> **Available data**
------------------------------------------------

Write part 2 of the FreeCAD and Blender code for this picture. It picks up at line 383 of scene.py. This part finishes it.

------------------------------------------------

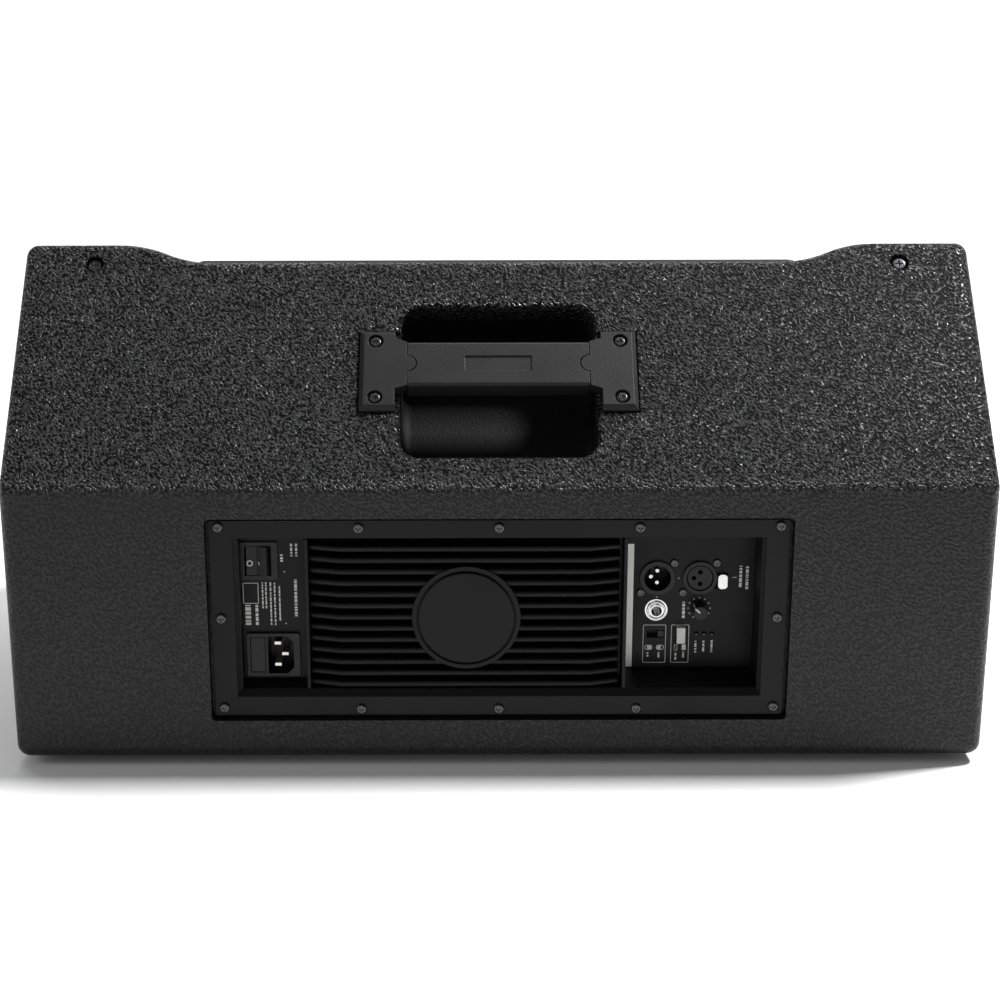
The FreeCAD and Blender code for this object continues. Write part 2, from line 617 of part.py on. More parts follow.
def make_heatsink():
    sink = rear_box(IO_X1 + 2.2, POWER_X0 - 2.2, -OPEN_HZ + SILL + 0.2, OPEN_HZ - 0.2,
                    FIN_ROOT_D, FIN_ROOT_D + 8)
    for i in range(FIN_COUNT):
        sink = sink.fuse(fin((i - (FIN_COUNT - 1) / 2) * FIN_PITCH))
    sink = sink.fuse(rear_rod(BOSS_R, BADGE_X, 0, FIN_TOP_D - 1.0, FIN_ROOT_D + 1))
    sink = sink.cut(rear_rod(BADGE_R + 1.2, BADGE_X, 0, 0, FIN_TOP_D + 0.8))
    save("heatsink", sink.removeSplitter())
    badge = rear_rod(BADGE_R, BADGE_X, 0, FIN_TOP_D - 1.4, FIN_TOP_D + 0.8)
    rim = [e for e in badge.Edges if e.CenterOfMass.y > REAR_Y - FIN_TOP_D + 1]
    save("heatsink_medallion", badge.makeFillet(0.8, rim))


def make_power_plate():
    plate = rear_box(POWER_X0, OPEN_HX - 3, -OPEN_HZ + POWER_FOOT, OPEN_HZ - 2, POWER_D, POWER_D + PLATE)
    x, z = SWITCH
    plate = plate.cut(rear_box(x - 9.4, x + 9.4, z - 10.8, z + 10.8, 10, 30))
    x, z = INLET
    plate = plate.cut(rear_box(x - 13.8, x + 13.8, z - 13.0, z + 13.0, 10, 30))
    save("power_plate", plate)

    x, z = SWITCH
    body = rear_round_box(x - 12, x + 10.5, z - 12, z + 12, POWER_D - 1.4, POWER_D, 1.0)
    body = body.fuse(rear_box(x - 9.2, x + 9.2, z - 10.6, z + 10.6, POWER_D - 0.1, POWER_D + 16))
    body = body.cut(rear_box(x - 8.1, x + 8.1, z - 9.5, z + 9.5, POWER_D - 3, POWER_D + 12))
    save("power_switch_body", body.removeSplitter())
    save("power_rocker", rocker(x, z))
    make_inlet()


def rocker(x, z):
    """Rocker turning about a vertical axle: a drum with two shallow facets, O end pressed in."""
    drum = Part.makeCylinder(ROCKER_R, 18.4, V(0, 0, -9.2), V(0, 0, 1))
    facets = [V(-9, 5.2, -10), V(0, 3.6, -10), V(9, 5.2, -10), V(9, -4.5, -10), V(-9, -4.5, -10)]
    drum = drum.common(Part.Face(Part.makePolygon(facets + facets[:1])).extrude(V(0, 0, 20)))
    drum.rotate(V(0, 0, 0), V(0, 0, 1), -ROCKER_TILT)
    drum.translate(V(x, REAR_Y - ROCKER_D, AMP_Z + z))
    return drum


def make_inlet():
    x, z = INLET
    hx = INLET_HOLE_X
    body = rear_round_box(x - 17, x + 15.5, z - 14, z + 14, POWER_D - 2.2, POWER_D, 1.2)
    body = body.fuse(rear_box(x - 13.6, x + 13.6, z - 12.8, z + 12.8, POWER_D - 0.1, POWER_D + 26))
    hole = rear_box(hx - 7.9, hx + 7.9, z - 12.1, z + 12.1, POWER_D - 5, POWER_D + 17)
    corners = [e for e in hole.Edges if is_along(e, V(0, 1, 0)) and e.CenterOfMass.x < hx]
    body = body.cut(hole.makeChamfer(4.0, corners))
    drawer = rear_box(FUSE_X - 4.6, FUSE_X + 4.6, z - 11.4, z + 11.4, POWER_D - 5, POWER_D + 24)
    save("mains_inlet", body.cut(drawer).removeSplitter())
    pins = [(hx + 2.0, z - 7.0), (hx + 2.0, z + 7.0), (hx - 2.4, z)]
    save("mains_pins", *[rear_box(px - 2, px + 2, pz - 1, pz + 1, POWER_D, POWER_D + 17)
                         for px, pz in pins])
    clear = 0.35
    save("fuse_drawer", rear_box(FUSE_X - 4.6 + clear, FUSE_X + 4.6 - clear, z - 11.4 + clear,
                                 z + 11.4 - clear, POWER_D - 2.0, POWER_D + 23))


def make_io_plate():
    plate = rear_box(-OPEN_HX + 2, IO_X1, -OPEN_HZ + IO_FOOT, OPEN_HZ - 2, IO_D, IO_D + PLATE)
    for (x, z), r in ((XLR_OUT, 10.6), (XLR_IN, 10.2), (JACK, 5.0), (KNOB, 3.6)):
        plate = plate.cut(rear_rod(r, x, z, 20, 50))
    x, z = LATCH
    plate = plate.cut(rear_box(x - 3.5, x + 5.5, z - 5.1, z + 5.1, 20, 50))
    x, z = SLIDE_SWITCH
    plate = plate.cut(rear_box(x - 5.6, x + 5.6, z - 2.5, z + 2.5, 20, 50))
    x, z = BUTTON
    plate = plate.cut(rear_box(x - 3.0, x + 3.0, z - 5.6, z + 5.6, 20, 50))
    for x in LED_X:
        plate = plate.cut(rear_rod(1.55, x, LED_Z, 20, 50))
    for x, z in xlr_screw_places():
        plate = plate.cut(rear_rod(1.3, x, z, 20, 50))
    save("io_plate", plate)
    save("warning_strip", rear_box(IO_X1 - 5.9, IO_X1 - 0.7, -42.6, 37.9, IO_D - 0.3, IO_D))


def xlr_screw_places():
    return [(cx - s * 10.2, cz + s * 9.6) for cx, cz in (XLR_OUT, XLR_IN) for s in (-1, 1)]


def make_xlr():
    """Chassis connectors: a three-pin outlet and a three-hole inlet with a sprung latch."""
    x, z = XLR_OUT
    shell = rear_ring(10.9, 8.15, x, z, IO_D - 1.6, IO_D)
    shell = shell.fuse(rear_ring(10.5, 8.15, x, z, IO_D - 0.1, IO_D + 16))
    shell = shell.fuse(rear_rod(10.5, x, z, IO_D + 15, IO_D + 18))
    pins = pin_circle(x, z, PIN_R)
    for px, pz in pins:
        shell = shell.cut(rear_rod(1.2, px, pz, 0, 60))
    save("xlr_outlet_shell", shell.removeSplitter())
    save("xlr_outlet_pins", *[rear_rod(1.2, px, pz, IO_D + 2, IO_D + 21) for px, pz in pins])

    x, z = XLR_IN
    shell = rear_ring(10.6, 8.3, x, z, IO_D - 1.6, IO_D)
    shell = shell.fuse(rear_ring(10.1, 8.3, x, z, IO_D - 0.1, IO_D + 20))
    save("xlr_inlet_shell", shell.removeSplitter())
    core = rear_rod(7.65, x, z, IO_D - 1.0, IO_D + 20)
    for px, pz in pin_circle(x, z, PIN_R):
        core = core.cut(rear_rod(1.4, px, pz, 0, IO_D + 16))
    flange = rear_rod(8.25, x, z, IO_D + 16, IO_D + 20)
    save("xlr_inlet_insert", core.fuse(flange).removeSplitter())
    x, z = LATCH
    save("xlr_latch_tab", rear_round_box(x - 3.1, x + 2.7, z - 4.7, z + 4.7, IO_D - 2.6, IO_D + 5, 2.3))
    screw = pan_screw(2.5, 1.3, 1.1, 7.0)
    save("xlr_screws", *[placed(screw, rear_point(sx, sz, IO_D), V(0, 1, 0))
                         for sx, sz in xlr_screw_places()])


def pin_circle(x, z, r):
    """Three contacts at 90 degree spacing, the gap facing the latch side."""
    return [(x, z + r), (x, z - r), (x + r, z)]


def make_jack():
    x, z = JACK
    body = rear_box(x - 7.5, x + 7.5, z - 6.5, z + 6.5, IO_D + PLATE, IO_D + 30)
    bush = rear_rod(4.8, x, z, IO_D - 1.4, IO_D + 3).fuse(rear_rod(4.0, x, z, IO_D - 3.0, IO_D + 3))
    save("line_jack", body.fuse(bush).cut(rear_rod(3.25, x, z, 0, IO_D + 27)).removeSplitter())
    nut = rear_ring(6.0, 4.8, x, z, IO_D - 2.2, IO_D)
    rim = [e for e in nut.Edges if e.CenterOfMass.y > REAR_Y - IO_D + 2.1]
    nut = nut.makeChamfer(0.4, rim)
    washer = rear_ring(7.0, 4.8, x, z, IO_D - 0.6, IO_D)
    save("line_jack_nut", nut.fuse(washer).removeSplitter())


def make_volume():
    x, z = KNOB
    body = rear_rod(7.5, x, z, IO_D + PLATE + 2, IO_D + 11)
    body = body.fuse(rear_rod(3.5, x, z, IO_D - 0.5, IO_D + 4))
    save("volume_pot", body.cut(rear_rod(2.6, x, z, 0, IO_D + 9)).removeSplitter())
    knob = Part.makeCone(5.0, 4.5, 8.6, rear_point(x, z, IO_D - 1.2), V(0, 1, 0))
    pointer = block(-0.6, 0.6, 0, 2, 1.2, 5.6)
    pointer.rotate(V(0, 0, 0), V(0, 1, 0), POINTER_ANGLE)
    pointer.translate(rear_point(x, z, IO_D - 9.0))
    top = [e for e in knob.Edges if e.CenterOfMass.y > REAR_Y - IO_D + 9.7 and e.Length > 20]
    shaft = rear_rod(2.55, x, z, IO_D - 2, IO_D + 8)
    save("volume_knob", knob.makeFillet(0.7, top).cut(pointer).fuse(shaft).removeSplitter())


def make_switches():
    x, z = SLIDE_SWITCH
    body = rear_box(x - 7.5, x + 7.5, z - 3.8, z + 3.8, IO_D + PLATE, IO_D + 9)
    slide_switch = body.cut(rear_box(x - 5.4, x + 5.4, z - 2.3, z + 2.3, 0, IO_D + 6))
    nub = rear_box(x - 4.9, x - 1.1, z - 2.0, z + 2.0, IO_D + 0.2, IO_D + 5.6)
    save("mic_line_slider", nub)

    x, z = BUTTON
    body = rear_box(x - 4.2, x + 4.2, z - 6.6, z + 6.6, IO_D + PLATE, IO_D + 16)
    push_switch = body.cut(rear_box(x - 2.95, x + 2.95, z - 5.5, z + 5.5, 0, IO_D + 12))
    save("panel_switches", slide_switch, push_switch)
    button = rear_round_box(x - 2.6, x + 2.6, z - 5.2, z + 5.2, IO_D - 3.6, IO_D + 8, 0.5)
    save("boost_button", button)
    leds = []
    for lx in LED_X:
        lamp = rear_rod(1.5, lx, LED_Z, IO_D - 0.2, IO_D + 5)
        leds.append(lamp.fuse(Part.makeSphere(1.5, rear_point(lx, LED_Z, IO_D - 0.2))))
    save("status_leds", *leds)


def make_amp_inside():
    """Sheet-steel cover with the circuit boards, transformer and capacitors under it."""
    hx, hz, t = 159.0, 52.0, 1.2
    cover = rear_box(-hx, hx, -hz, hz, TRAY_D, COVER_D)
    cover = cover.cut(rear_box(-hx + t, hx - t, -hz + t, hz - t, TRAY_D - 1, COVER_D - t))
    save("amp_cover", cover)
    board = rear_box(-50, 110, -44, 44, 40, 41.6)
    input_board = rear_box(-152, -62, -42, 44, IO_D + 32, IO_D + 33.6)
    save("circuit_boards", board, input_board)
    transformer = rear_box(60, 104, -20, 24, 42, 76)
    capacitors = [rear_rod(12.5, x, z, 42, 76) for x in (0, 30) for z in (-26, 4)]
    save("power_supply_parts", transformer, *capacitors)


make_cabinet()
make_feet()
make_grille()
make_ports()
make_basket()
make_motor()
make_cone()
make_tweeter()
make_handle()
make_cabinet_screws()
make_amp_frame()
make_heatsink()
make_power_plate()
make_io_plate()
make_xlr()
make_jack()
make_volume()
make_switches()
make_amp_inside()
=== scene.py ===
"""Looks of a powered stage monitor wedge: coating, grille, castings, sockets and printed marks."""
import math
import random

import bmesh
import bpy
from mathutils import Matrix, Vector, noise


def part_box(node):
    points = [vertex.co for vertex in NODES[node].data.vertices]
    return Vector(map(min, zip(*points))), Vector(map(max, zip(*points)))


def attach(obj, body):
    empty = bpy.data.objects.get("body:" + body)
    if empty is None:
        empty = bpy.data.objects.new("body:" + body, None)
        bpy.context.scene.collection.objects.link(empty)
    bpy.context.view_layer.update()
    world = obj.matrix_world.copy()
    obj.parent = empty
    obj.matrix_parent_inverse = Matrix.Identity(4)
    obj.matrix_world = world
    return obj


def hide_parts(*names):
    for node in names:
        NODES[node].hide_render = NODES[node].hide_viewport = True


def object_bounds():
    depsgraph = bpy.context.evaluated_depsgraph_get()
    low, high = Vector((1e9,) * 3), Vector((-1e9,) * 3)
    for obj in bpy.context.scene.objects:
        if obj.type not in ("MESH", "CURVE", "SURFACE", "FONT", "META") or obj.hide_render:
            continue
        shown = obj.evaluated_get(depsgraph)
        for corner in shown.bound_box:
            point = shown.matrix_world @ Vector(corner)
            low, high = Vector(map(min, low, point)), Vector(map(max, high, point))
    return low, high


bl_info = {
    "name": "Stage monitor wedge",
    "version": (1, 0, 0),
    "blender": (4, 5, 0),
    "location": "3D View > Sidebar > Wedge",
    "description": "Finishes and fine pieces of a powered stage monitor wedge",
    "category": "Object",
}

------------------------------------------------

> **Directions**
Repeat exactly, and only, the lines from the one containing "make_cabinet()" through the one containing "Vector(map(max, high, point))", both included.

> **Reply to the task**
make_cabinet()
make_feet()
make_grille()
make_ports()
make_basket()
make_motor()
make_cone()
make_tweeter()
make_handle()
make_cabinet_screws()
make_amp_frame()
make_heatsink()
make_power_plate()
make_io_plate()
make_xlr()
make_jack()
make_volume()
make_switches()
make_amp_inside()
=== scene.py ===
"""Looks of a powered stage monitor wedge: coating, grille, castings, sockets and printed marks."""
import math
import random

import bmesh
import bpy
from mathutils import Matrix, Vector, noise


def part_box(node):
    points = [vertex.co for vertex in NODES[node].data.vertices]
    return Vector(map(min, zip(*points))), Vector(map(max, zip(*points)))


def attach(obj, body):
    empty = bpy.data.objects.get("body:" + body)
    if empty is None:
        empty = bpy.data.objects.new("body:" + body, None)
        bpy.context.scene.collection.objects.link(empty)
    bpy.context.view_layer.update()
    world = obj.matrix_world.copy()
    obj.parent = empty
    obj.matrix_parent_inverse = Matrix.Identity(4)
    obj.matrix_world = world
    return obj


def hide_parts(*names):
    for node in names:
        NODES[node].hide_render = NODES[node].hide_viewport = True


def object_bounds():
    depsgraph = bpy.context.evaluated_depsgraph_get()
    low, high = Vector((1e9,) * 3), Vector((-1e9,) * 3)
    for obj in bpy.context.scene.objects:
        if obj.type not in ("MESH", "CURVE", "SURFACE", "FONT", "META") or obj.hide_render:
            continue
        shown = obj.evaluated_get(depsgraph)
        for corner in shown.bound_box:
            point = shown.matrix_world @ Vector(corner)
            low, high = Vector(map(min, low, point)), Vector(map(max, high, point))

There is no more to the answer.